Pintu meraih popularitas politik
Erick yang berperan besar di dalam kedatangan Timnas Argentina dan Sandi dalam hal Coldplay bisa jadi hidden agenda dalam menaikkan popularitas politik mereka sebagai cawapres. Sebagai contoh, Sandi mendapat dukungan deras menjadi cawapres Ganjar Pranowo setelah berhasil membujuk Coldplay ke Indonesia. Atau cerita mengenai elektabilitas Erick sebagai cawapres berada di posisi pertama dengan 15,5% setelah menghadirkan Timnas Argentina (IPI, 2023).
Naiknya popularitas mereka tentu saja harus dibarengi idealisme pemilih. Terlebih netizen yang saat ini didominasi oleh kaum muda yang rata-rata juga pemilih pemula. Jika kaum muda saat ini sangat mudah terbawa isu-isu populer dan tak paham makna sebenarnya, maka bisa jadi kualitas demokrasi dan politik kita akan gitu-gitu aja. Bonus demografi yang terjadi tidak lama lagi harus dimaknai sebagai pembangunan idealisme pemuda dan partisipasi politik. Idealisme ini tidak hanya dibangun melalui suapan isu populer semata.
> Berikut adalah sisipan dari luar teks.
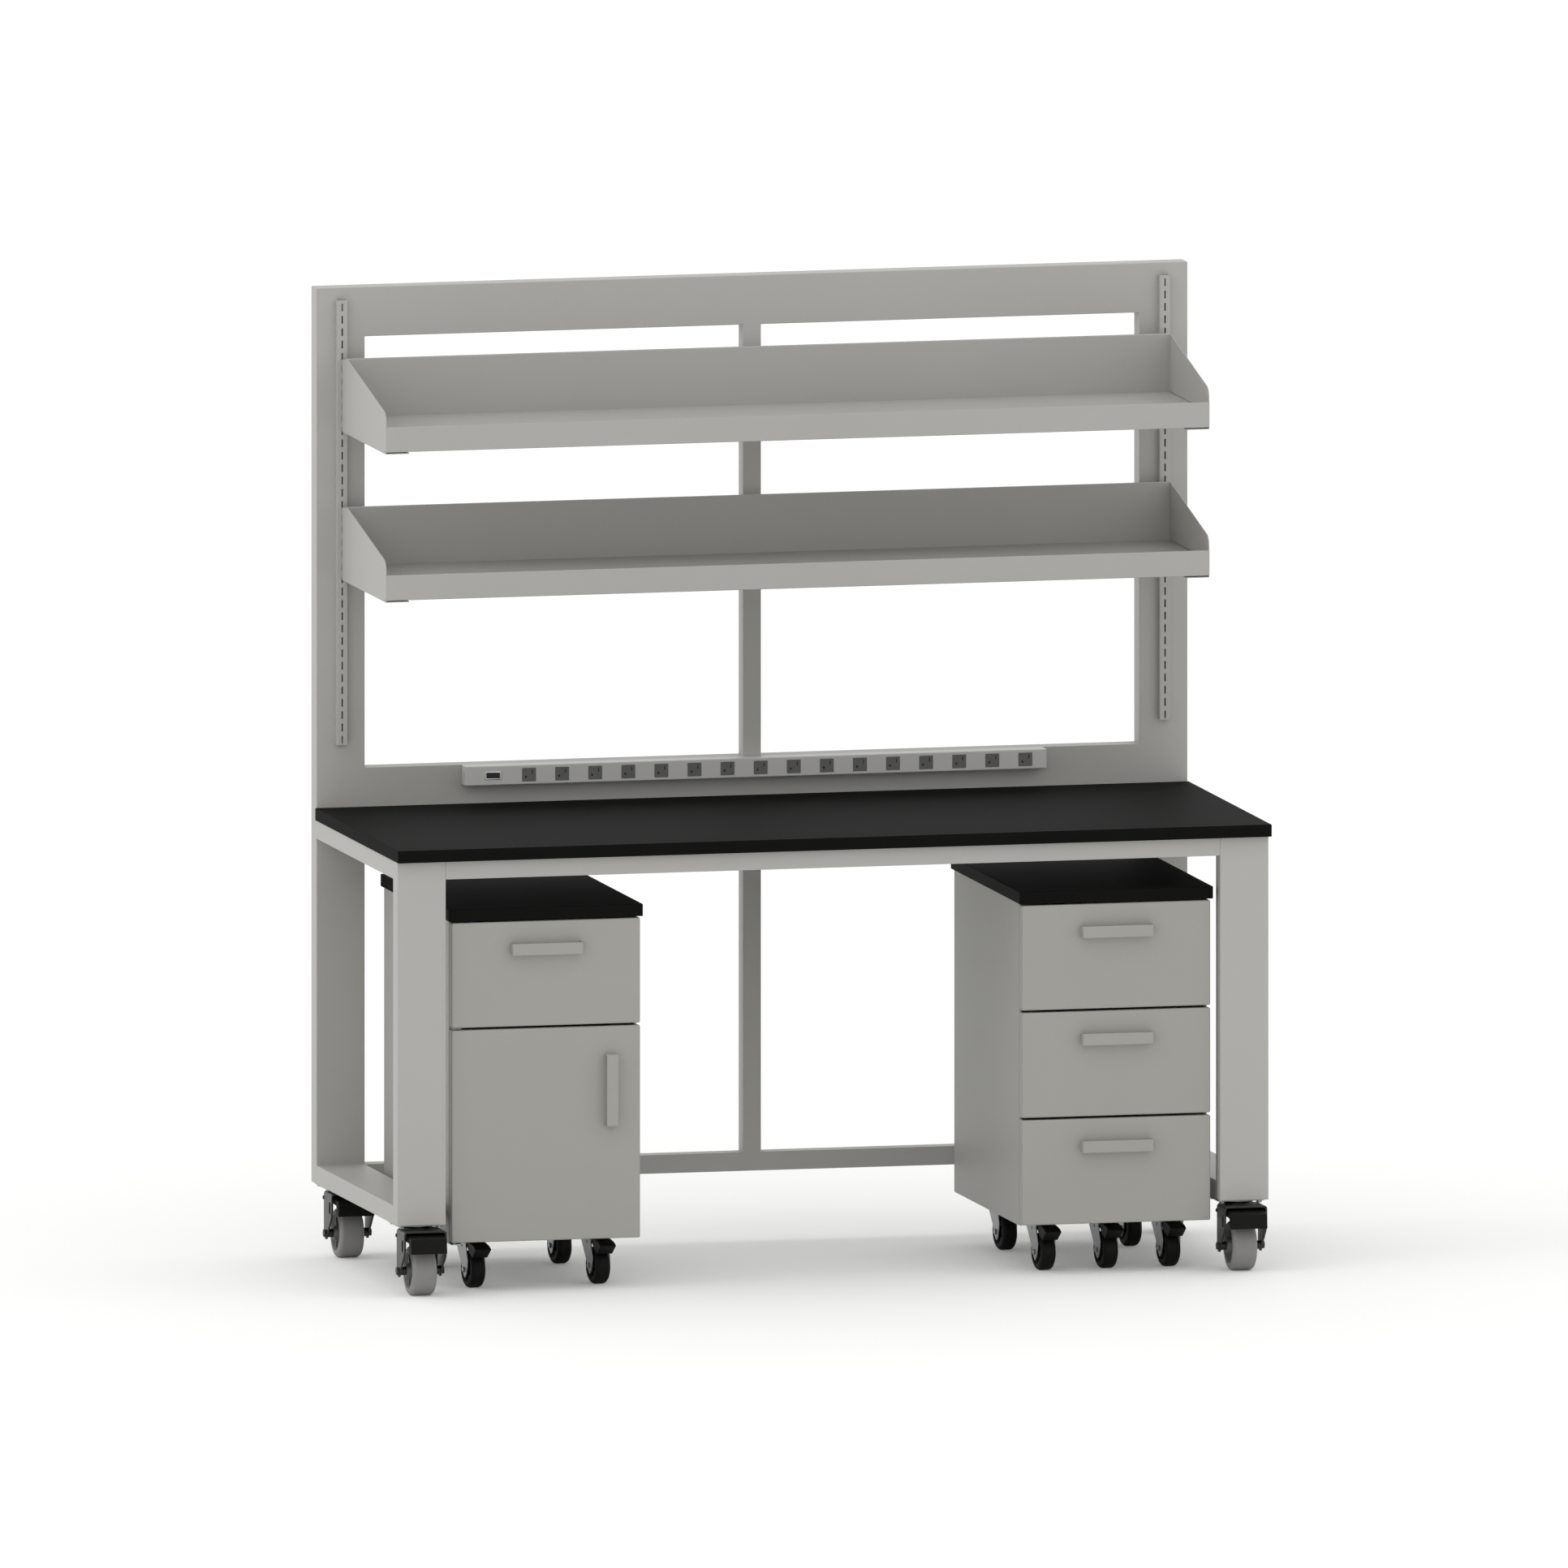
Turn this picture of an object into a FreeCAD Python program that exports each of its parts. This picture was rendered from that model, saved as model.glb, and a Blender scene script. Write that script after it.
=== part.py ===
"""Mobile laboratory bench: rear frame with two reagent shelves, power rail, worktop, two pedestals, casters.

Sizes are in millimetres. X runs across the bench, the front faces -Y and Z goes up from the floor.
While building, Y = 0 is the front plane of the rear frame; save() moves every piece so that the
bounding box is centred on the origin.
"""
import FreeCAD, Part
import math
import os
from FreeCAD import Vector

# Bench frame
BENCH_WIDTH = 1828.8
BENCH_HEIGHT = 1988.0
FRAME_DEPTH = 44.45
POST_WIDTH = 101.6
RAIL_HEIGHT = 101.6
SMALL_TUBE = 38.1
TUBE_WALL = 2.0
TUBE_RADIUS = 3.0
LEG_REACH = 700.0
MID_RAIL_TOP = 999.5

# Worktop
WORKTOP_TOP = 919.5
WORKTOP_THICKNESS = 25.4
WORKTOP_OVERHANG_SIDE = 2.9
WORKTOP_OVERHANG_FRONT = 17.5
WORKTOP_EDGE = 1.5

# Slotted shelf standards
STANDARD_WIDTH = 21.6
STANDARD_DEPTH = 15.0
STANDARD_LENGTH = 914.4
STANDARD_BOTTOM = 1049.0
STANDARD_WALL = 2.0
SLOT_PITCH = 25.4
SLOT_LENGTH = 16.3
SLOT_WIDTH = 3.0
SLOT_COUNT = 36
FIRST_SLOT_DROP = 6.2

# Shelves
SHELF_SHEET = 1.5
BRACKET_SHEET = 1.8
UPPER_SHELF_SLOT_COUNT = 9
LOWER_SHELF_SLOT_COUNT = 21
HOOK_SLOT_COUNT = 4
HOOK_RISE = 18.7
SHELF_REAR_GAP = 1.0
SHELF_DEPTH = 380.0
SHELF_SIDE_HEIGHT = 155.0
SHELF_BACK_INSET = 44.0
SHELF_SIDE_SLOPE = 12.1
SHELF_CORNER_RADIUS = 24.0
SHELF_DECK = 36.0
SHELF_LIP_TOP = 56.0
SHELF_LIP_BOTTOM = 4.0
BRACKET_FLANGE = 48.0

# Power rail
POWER_RAIL_WIDTH = 1219.2
POWER_RAIL_HEIGHT = 40.0
POWER_RAIL_DEPTH = 36.0
POWER_RAIL_WALL = 2.0
POWER_RAIL_RADIUS = 5.0
OUTLET_COUNT = 16
OUTLET_PITCH = 69.47
OUTLET_LAST_X = 565.2
OUTLET_WIDTH = 29.3
OUTLET_HEIGHT = 28.0
OUTLET_DEPTH = 14.0
OUTLET_FIT = 0.15
SWITCH_X = -552.6
SWITCH_WIDTH = 33.6
SWITCH_HEIGHT = 16.4
SWITCH_BEZEL = 2.6
SWITCH_CLEARANCE = 1.0
SWITCH_PIVOT = 2.0
SWITCH_PIN_RADIUS = 1.2
SWITCH_PIN_END = 1.2

# Bench casters
CASTER_INSET = 53.4
FRONT_PIVOT_REACH = 640.0
REAR_PIVOT_REACH = 11.0
BENCH_CASTER_HEIGHT = 146.0
BENCH_WHEEL_RADIUS = 50.8
BENCH_WHEEL_WIDTH = 50.8
BENCH_TRAIL = 35.0
BENCH_PEDAL_REACH = 117.0

# Pedestal casters
SMALL_CASTER_HEIGHT = 102.5
SMALL_WHEEL_RADIUS = 38.1
SMALL_WHEEL_WIDTH = 31.0
SMALL_TRAIL = 34.0
SMALL_PEDAL_REACH = 98.0
SMALL_PARKED_ANGLE = 6.0

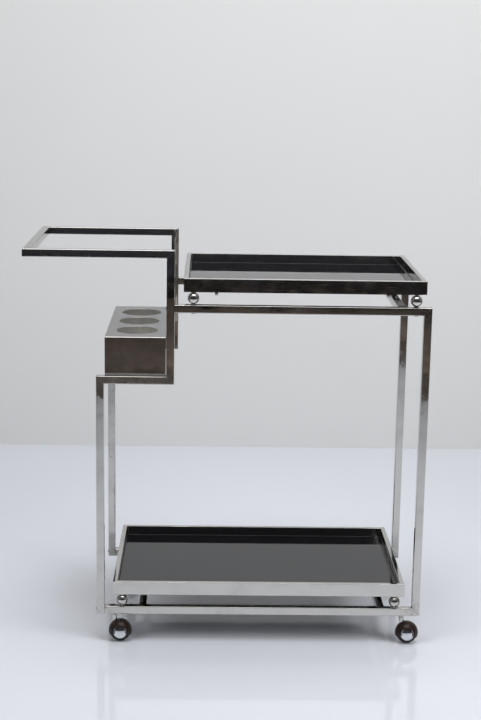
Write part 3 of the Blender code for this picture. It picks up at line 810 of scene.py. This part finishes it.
MILL_STEEL_WITH_PAINTED_LIGHT = build_mill_steel_with_painted_light()
BOX_STEEL = build_polished_steel(
    "polished box steel", (0.46, 0.445, 0.43), (0.39, 0.38, 0.365), (0.72, 0.72, 0.73, 1.0))

box_low, box_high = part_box("bottle_box_shell")
base_low, base_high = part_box("bottle_box_base")
box_middle = (Vector(box_low) + Vector(box_high)) / 2
half_x = (box_high[0] - box_low[0]) / 2
half_y = (box_high[1] - box_low[1]) / 2
foot = base_high[2] + BOX_JOINT - box_middle.z
top = box_high[2] - box_middle.z
shell = folded_body(half_x, half_y, foot, top, BEND_RADIUS)
inside = folded_body(
    half_x - BOX_WALL, half_y - BOX_WALL, foot - CUT_BEYOND, top - BOX_WALL, BEND_RADIUS - BOX_WALL)
tools = [inside]
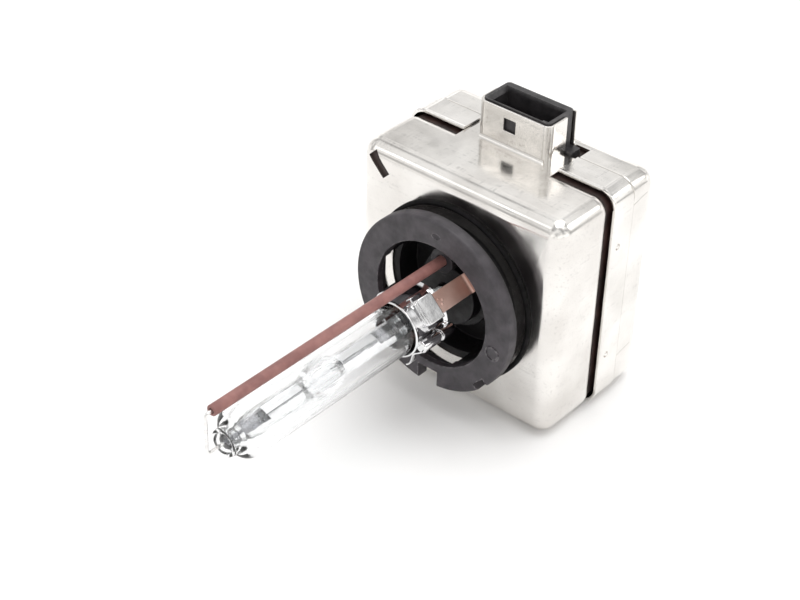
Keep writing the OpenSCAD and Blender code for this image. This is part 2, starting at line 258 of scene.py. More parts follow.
def build_relief(name, stretch=None):
    """A normal that waves gently: Depth is the height of the waves in metres."""
    tree, given, out = start_group(name, (("Scale", 200), ("Depth", 0.0001)),
                                   "Normal", "NodeSocketVector")
    noise = noise_in(tree, given.outputs["Scale"], 3, stretch)
    bump = add(tree, "Bump")
    wire(noise, bump.inputs["Height"])
    wire(given.outputs["Depth"], bump.inputs["Distance"])
    wire(bump.outputs[0], out.inputs[0])
    return tree


def build_wear():
    """A mask that is 1 on the edges, broken up by noise."""
    tree, given, out = start_group("edge wear", (("Scale", 900), ("Amount", 1)),
                                   "Mask", "NodeSocketFloat")
    rounded = add(tree, "Bevel", Radius=0.35 * MM)
    rounded.samples = 4
    surface = add(tree, "NewGeometry")
    same = add(tree, "VectorMath", "DOT_PRODUCT")
    wire(rounded.outputs[0], same.inputs[0])
    wire(surface.outputs["Normal"], same.inputs[1])
    edge = spread(tree, same.outputs["Value"], 0.97, 0.8, 0, given.outputs["Amount"])
    noise = noise_in(tree, given.outputs["Scale"], 3)
    patch = spread(tree, noise, 0.42, 0.6, 0, 1)
    both = add(tree, "Math", "MULTIPLY")
    wire(edge, both.inputs[0])
    wire(patch, both.inputs[1])
    wire(both.outputs[0], out.inputs[0])
    return tree


def build_scratches():
    """A mask of fine hairlines that run along Y and across it."""
    tree, given, out = start_group("scratches", (("Scale", 300), ("Amount", 1)),
                                   "Mask", "NodeSocketFloat")
    long_way = noise_in(tree, given.outputs["Scale"], 2, (9, 0.6, 9))
    cross_way = noise_in(tree, given.outputs["Scale"], 2, (0.7, 8, 5))
    product = add(tree, "Math", "MULTIPLY")
    wire(long_way, product.inputs[0])
    wire(cross_way, product.inputs[1])
    line = spread(tree, product.outputs[0], 0.33, 0.42, 0, given.outputs["Amount"])
    wire(line, out.inputs[0])
    return tree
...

Budaya pop sudah jadi komoditas digital dan generasi muda memiliki peranan di dalamnya, baik sebagai produsen maupun konsumen. Sebagai produsen, kaum muda mampu menggiring opini publik melalui tweet dan hashtag, sementara sebagai konsumen, kaum muda mampu menjadi filter informasi yang menjurus kepada kepentingan tertentu. Dengan filterisasi seperti ini, kaum muda bisa kritis, khususnya di dalam agenda popularitas salah satu calon politik.